A: Kai Winn didn’t show up as often as Gul Dukat, so that’s sexist. Weyoun was seen more often than the Female Shapeshifter, so that’s sexist too. And let’s forget that Kasidy Yates is a freighter captain in her own right that once went to prison for her beliefs, her portrayal is sexist too. Oh, and I guess that Kira and Dax were in those sexist romantic stories all by themselves; Odo and Worf certainly weren’t there along with them. Come on. Doesn’t it matter at all that Worf (the man) was willing to sacrifice his career, his honor, and his mission all in the name of love, while Dax (the woman) kept her wits about her, soldiered on in the face of pain and was willing to die to complete the mission? Or that Odo (the man) was the one thrown into a tizzy because of an affair of the heart while Kira (the woman) figured out her own feelings rather quickly? Can we do better? Absolutely. Have we erred in not portraying enough diversity in the alien cultures encountered on DS9? Of course. But can you actually find an episode or a scene anywhere in the show that suggests women aren’t as capable as men or that women are held back in any way by our heroes? I doubt it. Aren’t the fundamental ideals of sexual equality inherent in the Federation are still upheld week after week? Definitely.

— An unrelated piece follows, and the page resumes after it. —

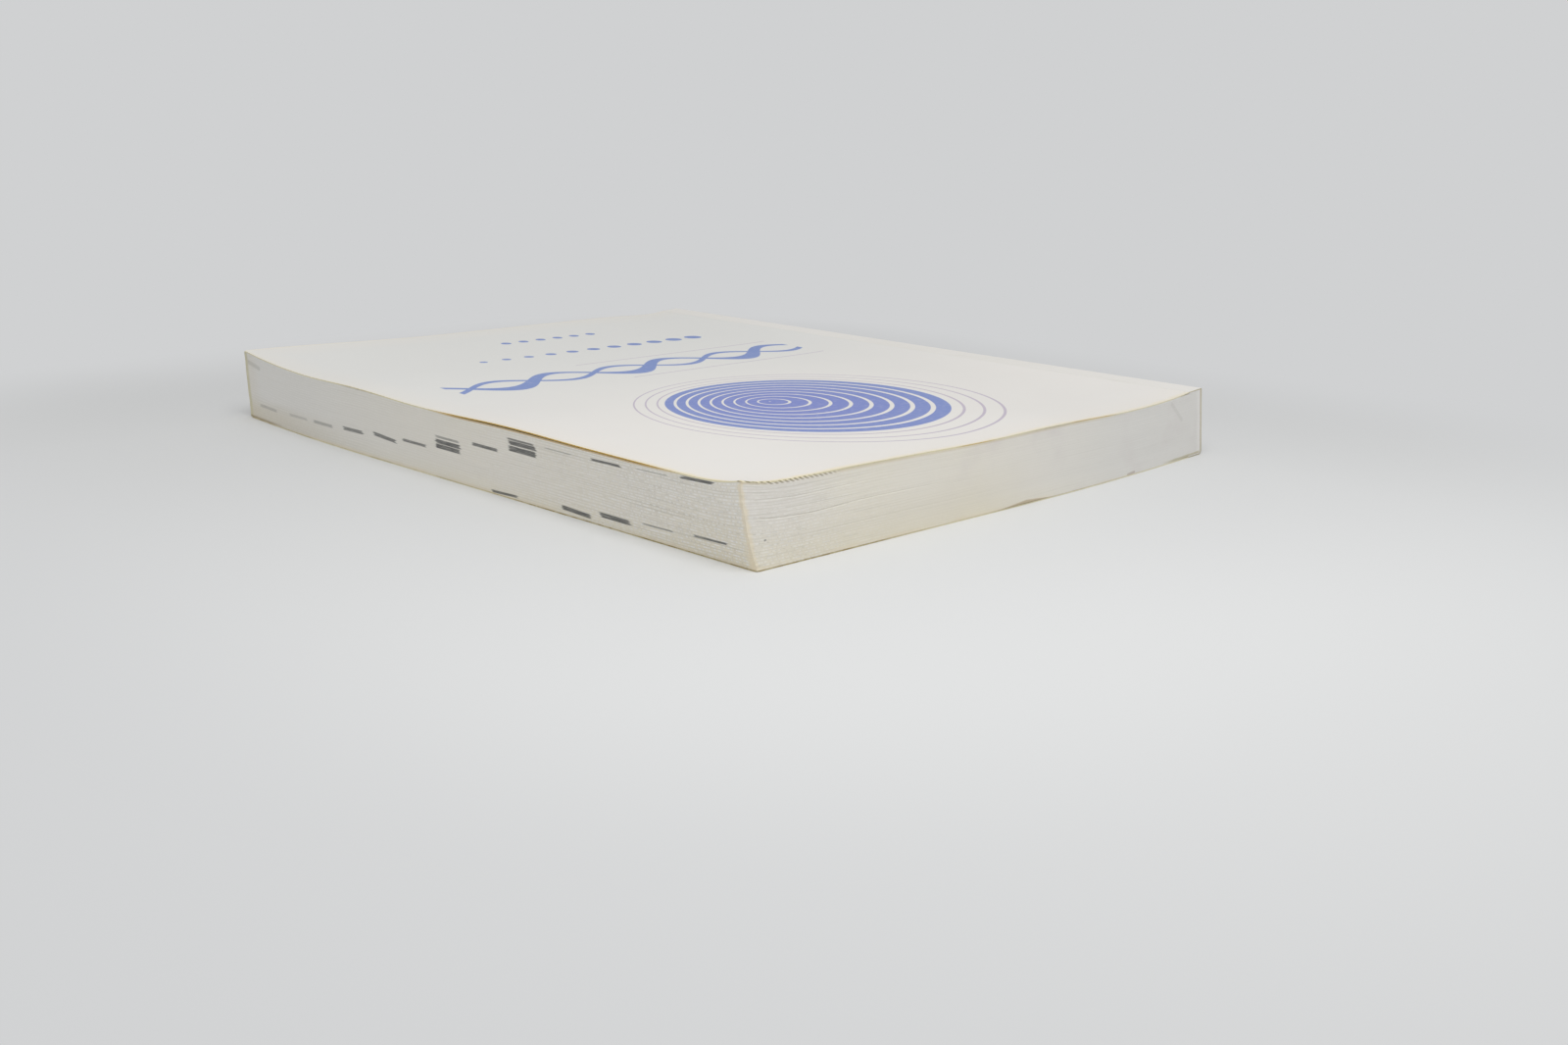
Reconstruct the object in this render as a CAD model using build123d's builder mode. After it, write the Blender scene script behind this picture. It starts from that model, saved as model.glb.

Q: Has any woman ever died heroically in Trek?…Now, let me define heroically. It cannot be a sacrifice for love or children. Meaning any women who died for Kirk, or Riker or Picard, Worf Data, Spock etc., if any, don’t count. I haven’t watched a lot of Next Gen, so help me out here, but I personally can’t think of any woman to die, “saving the world” her ship, crew or a large number of people.
A: Now why is it that one cannot die “heroically” for love or children? What kind of thinking is that? The only heroic death is one in the name of King and Country?